Social Cognitive Networks Academic Research Center. July 26, 2011)
The research has broad
implications for understanding how opinion spreads. An important
aspect of the finding is that the percent of committed opinion
holders required to shift majority opinion does not change
significantly regardless of the type of network in which the opinion
holders are working. In other words, the percentage of committed
opinion holders required to influence a society remains at
approximately 10 percent, regardless of how or where that opinion
starts and spreads in the society.
(J. Xie, S.
Sreenivasan, G. Korniss, W. Zhang, C. Lim, B. Szymanski. “Social
consensus through the influence of committed minorities.” Physical
Review E, 2011; 84.)
In
2000, author Malcolm Gladwell published The
Tipping Point,
a book that explains how ideas and messages spread like viruses. With
catchy phrases of its own, like “the law of the few”–which
attributes the success of any social epidemic to 20 percent of the
population–The
Tipping Point
led
to an explosion in the pop science genre.
(Bryan Farrell. “You
only need 10 percent: The science behind tipping points and their
impact on climate activism.” wagingnonviolence.org.

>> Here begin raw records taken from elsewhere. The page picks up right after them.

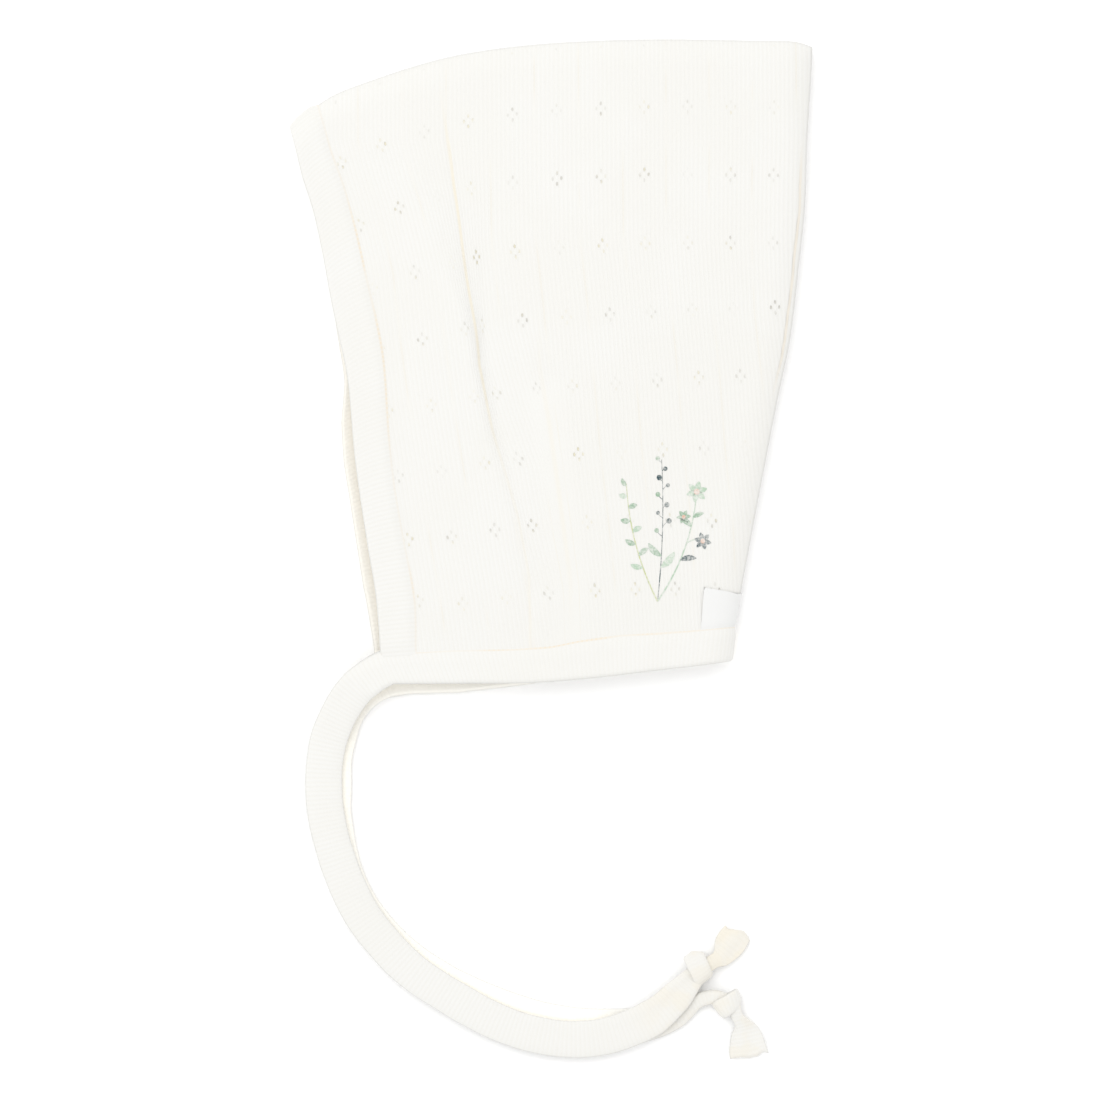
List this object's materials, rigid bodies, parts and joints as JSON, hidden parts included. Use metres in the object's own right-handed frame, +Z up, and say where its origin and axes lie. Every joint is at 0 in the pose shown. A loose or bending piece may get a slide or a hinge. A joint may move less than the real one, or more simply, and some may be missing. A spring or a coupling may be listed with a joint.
{
  "type": "pixie bonnet",
  "caption": "Soft pointelle rib bonnet lying on its side, folded at the crown and bound at face and neck, with knotted ties.",
  "frame": {"origin": "on the surface it lies on, under the middle of the folded bonnet without its ties", "axes": "+Z up off the surface, +X from the face opening to the back seam, +Y from the neck to the crown fold"},
  "size_m": [0.1616, 0.3168, 0.0121],
  "materials": {
    "pointelle_rib": "soft fine rib knit with eyelet diamonds",
    "binding_rib": "fine rib knit, ribs across the strip",
    "label_tape": "close woven tape, blank"
  },
  "bodies": {
    "root": {"hood": "pointelle_rib", "front_band": "binding_rib", "neck_band": "binding_rib", "near_tie": "binding_rib", "far_tie": "binding_rib", "near_knot": "binding_rib", "far_knot": "binding_rib", "near_tail": "binding_rib", "far_tail": "binding_rib", "label": "label_tape"}
  },
  "joints": []
}
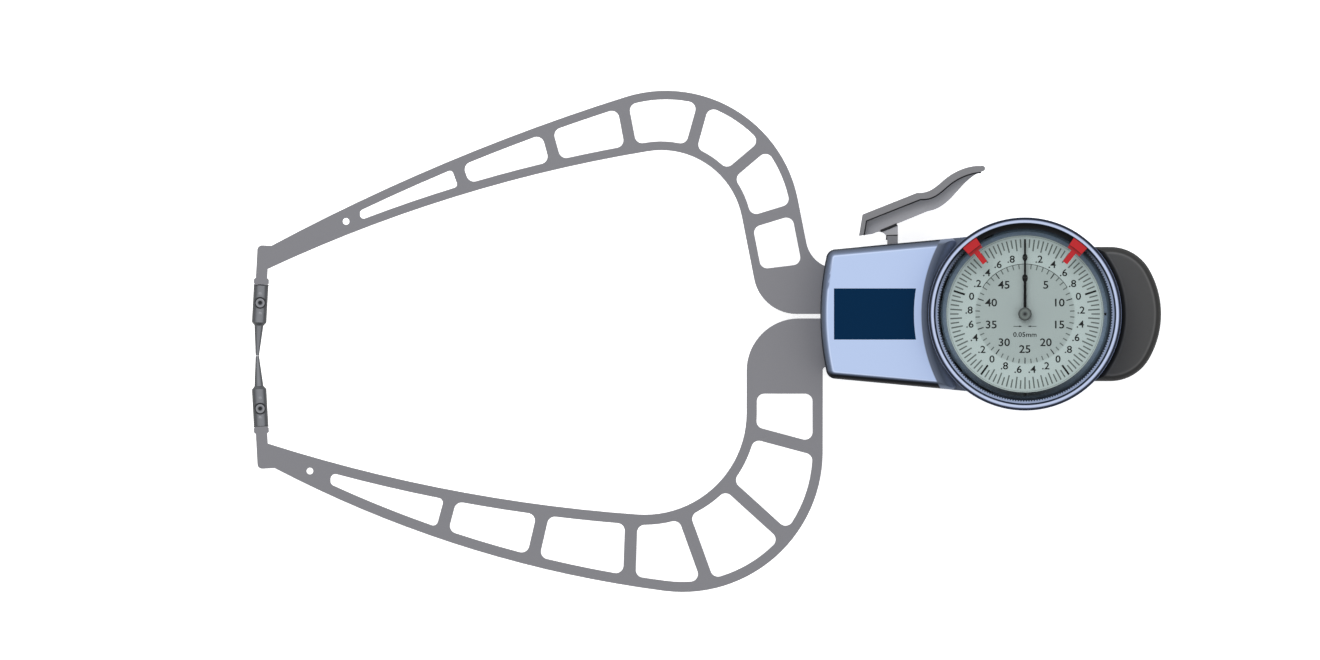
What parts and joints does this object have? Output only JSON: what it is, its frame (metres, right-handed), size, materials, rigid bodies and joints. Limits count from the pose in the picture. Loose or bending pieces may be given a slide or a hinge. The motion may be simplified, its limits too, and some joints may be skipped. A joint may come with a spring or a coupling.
{
  "type": "dial caliper gauge",
  "caption": "Hand-held dial caliper gauge: openwork fixed and hinged arms with screwed contacts, an opening lever, a turning bezel and tolerance markers.",
  "frame": {"origin": "on the dial axis, at the flat back face of the case", "axes": "+X from the dial towards the grip, away from the arms; +Y towards the lever; +Z out of the dial"},
  "size_m": [0.2842, 0.1567, 0.0297],
  "materials": {
    "case_blue": "painted, satin",
    "cover_blue": "painted, satin",
    "grip_rubber": "matt",
    "label_navy": "gloss",
    "arm_grey": "matt coating",
    "contact_grey": "ground",
    "steel": "turned",
    "screw_dark": "blackened",
    "spring_steel": "blued",
    "brass": "machined",
    "seal_black": "matt",
    "lever_grey": "matt coating",
    "hand_black": "painted, matt",
    "dial_green_grey": "printed, matt",
    "dial_ring_blue": "gloss",
    "bezel_lilac": "anodised",
    "crystal": "clear",
    "marker_red": "gloss"
  },
  "bodies": {
    "case": {"front_housing": "case_blue", "rear_cover": "cover_blue", "grip_cap": "grip_rubber", "label_plate": "label_navy", "case_seal": "seal_black", "chassis_plate": "steel", "gear_bridge": "brass", "bridge_pillars": "brass", "bridge_screws": "screw_dark", "chassis_screws": "screw_dark", "cover_screws": "screw_dark", "grip_screw": "screw_dark", "train_bushes": "brass", "fixed_arm": "arm_grey", "fixed_arm_screws": "screw_dark", "fixed_arm_dowels": "steel", "fixed_contact": "contact_grey", "fixed_contact_screw": "screw_dark", "pivot_shaft": "steel", "thrust_washers": "steel", "retaining_ring": "spring_steel", "spring_collet": "brass", "measuring_spring": "spring_steel", "open_stop": "steel", "hairspring_stud": "brass", "hairspring": "spring_steel"},
    "movable_arm": {"movable_arm": "arm_grey", "pivot_bush": "brass", "movable_contact": "contact_grey", "movable_contact_screw": "screw_dark", "toothed_sector": "brass", "sector_screws": "screw_dark", "spring_pin": "steel", "lever": "lever_grey", "lever_screws": "screw_dark"},
    "idler": {"idler_arbor": "steel", "idler_wheel": "brass", "idler_pinion": "brass"},
    "long_hand": {"centre_arbor": "steel", "long_hand": "hand_black", "hub_cap": "steel"},
    "short_hand": {"short_hand_tube": "steel", "short_hand_wheel": "brass", "short_hand": "hand_black", "hairspring_collet": "brass"},
    "bezel": {"bezel_ring": "bezel_lilac", "bezel_retaining_ring": "spring_steel", "crystal": "crystal", "crystal_seal": "seal_black", "dial_ring": "dial_ring_blue", "dial_plate": "dial_green_grey"},
    "marker_left": {"marker_left": "marker_red"},
    "marker_right": {"marker_right": "marker_red"}
  },
  "joints": [
    {"name": "arm_pivot", "type": "hinge", "parent": "case", "child": "movable_arm", "pos_m": [-0.0535, -0.00069, 0.0115], "axis": [0, 0, -1], "range_deg": [0, 15.38], "stiffness_Nm_per_rad": 0.36, "springref_deg": -31.51},
    {"name": "idler_turn", "type": "hinge", "parent": "case", "child": "idler", "pos_m": [-0.009, -0.00012, 0.0142], "axis": [0, 0, 1], "range_deg": [0, 720]},
    {"name": "long_hand_turn", "type": "hinge", "parent": "case", "child": "long_hand", "pos_m": [0, 0, 0.0245], "axis": [0, 0, -1], "range_deg": [0, 3600]},
    {"name": "short_hand_turn", "type": "hinge", "parent": "case", "child": "short_hand", "pos_m": [0, 0, 0.024], "axis": [0, 0, -1], "range_deg": [0, 360]},
    {"name": "bezel_turn", "type": "hinge", "parent": "case", "child": "bezel", "pos_m": [0, 0, 0.0265], "axis": [0, 0, -1], "continuous": true},
    {"name": "marker_left_slide", "type": "hinge", "parent": "bezel", "child": "marker_left", "pos_m": [0, 0, 0.0285], "axis": [0, 0, 1], "range_deg": [-30, 135]},
    {"name": "marker_right_slide", "type": "hinge", "parent": "bezel", "child": "marker_right", "pos_m": [0, 0, 0.0285], "axis": [0, 0, 1], "range_deg": [-135, 30]}
  ],
  "couplings": [
    {"joint": "idler_turn", "follows": "arm_pivot", "ratio": 46.8},
    {"joint": "long_hand_turn", "follows": "arm_pivot", "ratio": 234},
    {"joint": "short_hand_turn", "follows": "arm_pivot", "ratio": 23.4}
  ]
}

January
2, 2012.)
In his book Developmental
Evaluation, Michael Quinn Patton says
“Complexity theory
shows that great changes can emerge from small actions. Change
involves a belief in the possible, even the 'impossible.' Moreover,
social innovators don’t follow a linear pathway of change; there
are ups and downs, roller-coaster rides along cascades of dynamic
interactions, unexpected and unanticipated divergences, tipping
points and critical mass momentum shifts. Indeed, things often get
worse before they get better as systems change creates resistance to
and pushback against the new.”
(Michael Quinn Patton.
Developmental Evaluation. 2010.)
The latest research cuts
Gladwell's “tipping point” of 20% in half. The research supports
a truly remarkable revelation. There is no reason that intensity,
activism, protest, and agitation need to be seen as alternatives to
an incremental process pushed by moderate insiders. They are not
mutually exclusive.
This critical mass of 10%
can help us to understand the world around us by letting us spot
changes before they occur, make sense of tumultuous times, and even
gain insight into our own behaviors. Is this theory what explains
the Arab Spring, Occupy Wall Street and other such global
phenomenons?
But, as I digest this
information about the tipping point, I must focus on the semantics of
the findings: 10% of
“opinion holders” is the point AN OPINION
held by a committed minority SPREADS
through the rest of a population. “Spreads” is not the same as
changes. It does “influence a society,” but that distribution
does NOT necessarily produce an effect. “If that proportion of the
population (10%) emphatically embraces an idea, then it will spread
rapidly to the majority of the population,”
say the scientists.
So, it seems to me that a
relatively low percentage is required to spread a minority opinion
and to accelerate the call for a change; however, the change itself
relies on more than acknowledgment and tacit approval. A change must
motivate others, be workable, be flexible in overcoming hurdles, and
be modifiable. Changes depend upon a committed effort by those who
wish to enact them. Still, the 10% finding is a wonderful revelation
for progressive reform.
“Not
everything that is faced can be changed,
but
nothing can be changed until it is faced.”